◆ Required work
Copy exactly, please, the lines of the data from its start through the line containing "head_rim_bevel = 1.2".

◆ Dataset content
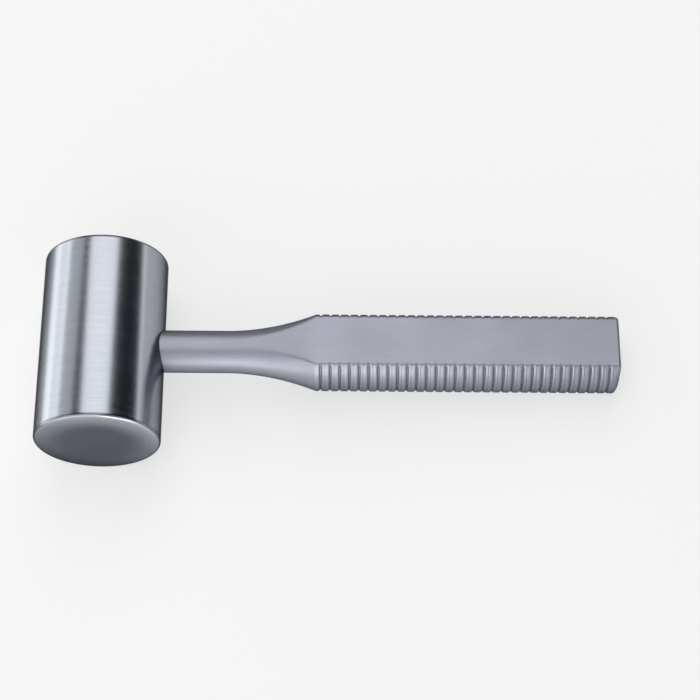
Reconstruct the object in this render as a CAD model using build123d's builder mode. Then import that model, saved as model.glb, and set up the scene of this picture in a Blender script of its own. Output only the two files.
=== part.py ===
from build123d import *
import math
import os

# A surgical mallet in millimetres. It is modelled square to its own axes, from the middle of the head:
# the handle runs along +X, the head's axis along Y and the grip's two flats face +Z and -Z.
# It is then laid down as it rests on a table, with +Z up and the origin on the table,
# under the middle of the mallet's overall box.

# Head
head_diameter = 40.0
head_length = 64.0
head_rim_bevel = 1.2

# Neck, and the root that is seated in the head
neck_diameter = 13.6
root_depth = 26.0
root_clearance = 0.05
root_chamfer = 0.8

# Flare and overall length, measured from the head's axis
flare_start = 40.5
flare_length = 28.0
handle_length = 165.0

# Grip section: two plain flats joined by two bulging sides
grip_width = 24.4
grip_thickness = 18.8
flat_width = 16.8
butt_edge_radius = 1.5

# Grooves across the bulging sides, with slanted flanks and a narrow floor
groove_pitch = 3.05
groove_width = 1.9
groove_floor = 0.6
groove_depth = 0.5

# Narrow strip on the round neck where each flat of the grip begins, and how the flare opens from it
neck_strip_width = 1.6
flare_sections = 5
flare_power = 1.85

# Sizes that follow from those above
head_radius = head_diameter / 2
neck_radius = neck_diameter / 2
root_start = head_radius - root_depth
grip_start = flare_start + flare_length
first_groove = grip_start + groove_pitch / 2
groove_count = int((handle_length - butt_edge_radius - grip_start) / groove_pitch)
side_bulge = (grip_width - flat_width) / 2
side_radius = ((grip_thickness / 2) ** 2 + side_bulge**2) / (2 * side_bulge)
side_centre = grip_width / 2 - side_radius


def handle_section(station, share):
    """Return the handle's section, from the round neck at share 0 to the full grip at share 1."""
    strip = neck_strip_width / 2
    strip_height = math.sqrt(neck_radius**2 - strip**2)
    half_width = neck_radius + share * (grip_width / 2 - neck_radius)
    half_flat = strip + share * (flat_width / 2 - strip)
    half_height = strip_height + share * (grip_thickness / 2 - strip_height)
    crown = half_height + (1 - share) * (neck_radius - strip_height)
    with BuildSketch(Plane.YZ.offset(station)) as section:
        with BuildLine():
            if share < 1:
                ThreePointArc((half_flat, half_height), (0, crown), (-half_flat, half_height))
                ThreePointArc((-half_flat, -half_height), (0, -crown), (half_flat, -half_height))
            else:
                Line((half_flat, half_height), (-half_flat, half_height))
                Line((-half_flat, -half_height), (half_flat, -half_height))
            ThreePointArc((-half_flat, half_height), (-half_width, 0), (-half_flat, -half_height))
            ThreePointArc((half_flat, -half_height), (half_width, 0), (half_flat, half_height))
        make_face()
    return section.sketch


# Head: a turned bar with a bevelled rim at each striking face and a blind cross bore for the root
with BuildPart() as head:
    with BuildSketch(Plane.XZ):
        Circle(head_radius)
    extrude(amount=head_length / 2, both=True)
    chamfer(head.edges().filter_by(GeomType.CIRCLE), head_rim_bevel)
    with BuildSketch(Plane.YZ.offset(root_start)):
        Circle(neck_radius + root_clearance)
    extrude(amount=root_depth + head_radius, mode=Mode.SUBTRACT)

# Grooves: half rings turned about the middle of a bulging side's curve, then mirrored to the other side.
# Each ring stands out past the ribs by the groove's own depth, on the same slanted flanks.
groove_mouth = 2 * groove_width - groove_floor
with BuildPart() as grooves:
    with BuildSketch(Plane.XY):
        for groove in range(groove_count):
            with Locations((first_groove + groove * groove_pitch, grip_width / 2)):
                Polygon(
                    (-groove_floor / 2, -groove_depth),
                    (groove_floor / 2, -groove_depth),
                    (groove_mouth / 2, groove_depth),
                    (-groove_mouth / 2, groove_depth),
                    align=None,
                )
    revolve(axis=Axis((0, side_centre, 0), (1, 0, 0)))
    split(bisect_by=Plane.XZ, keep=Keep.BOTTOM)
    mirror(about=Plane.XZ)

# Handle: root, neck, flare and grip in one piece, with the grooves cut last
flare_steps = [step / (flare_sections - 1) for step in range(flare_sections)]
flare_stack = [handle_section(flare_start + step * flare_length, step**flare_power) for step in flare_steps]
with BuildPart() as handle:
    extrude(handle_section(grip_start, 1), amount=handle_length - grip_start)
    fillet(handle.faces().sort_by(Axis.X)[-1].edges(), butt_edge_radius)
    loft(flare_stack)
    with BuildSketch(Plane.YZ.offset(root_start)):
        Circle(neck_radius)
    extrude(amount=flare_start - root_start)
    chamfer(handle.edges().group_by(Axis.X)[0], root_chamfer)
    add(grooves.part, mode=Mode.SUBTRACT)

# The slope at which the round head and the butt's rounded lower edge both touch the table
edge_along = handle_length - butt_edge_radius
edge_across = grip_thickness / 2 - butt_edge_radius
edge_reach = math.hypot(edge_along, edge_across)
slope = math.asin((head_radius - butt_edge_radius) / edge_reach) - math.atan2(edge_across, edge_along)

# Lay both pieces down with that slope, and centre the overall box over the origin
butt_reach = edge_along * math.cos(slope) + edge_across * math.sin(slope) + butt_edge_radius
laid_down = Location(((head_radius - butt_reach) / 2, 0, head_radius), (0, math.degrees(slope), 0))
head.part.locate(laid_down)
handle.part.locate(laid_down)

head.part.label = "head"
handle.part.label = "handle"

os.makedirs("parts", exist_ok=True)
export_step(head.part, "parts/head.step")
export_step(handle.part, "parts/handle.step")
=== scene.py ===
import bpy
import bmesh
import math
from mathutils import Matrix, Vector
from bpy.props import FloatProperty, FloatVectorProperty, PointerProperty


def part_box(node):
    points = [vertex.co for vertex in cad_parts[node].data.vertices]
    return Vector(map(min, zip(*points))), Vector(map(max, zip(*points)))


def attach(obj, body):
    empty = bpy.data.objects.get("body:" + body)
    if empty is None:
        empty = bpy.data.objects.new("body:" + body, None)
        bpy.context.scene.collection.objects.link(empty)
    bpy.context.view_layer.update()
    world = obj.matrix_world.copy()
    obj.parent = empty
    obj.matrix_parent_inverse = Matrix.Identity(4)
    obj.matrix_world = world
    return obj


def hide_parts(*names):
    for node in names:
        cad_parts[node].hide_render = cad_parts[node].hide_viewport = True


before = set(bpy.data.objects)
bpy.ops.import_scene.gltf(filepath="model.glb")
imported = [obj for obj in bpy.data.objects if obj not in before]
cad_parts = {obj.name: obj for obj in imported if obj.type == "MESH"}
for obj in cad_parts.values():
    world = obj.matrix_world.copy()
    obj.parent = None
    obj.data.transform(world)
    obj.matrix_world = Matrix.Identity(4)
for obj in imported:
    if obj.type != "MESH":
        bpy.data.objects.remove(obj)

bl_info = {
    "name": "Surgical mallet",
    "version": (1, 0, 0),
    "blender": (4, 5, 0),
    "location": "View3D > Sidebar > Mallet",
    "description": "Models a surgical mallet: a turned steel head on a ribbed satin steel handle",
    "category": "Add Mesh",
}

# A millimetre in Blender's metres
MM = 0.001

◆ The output
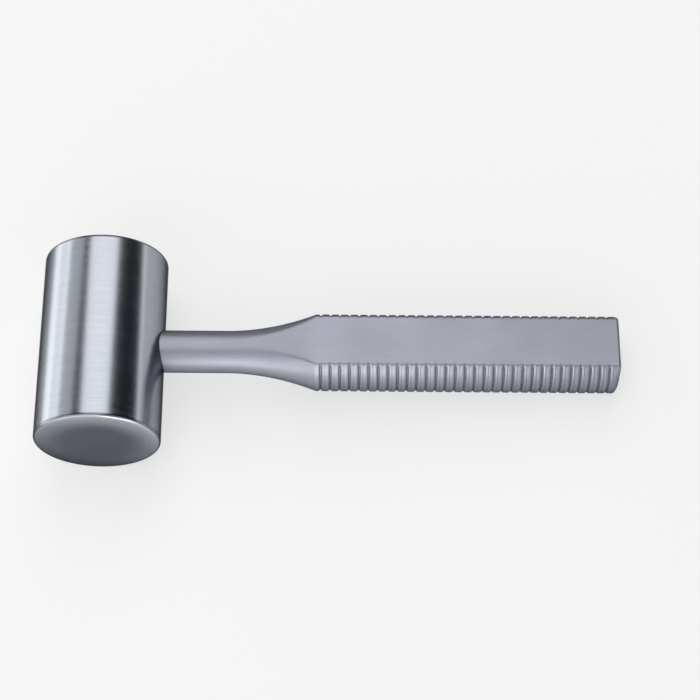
Reconstruct the object in this render as a CAD model using build123d's builder mode. Then import that model, saved as model.glb, and set up the scene of this picture in a Blender script of its own. Output only the two files.
=== part.py ===
from build123d import *
import math
import os

# A surgical mallet in millimetres. It is modelled square to its own axes, from the middle of the head:
# the handle runs along +X, the head's axis along Y and the grip's two flats face +Z and -Z.
# It is then laid down as it rests on a table, with +Z up and the origin on the table,
# under the middle of the mallet's overall box.

# Head
head_diameter = 40.0
head_length = 64.0
head_rim_bevel = 1.2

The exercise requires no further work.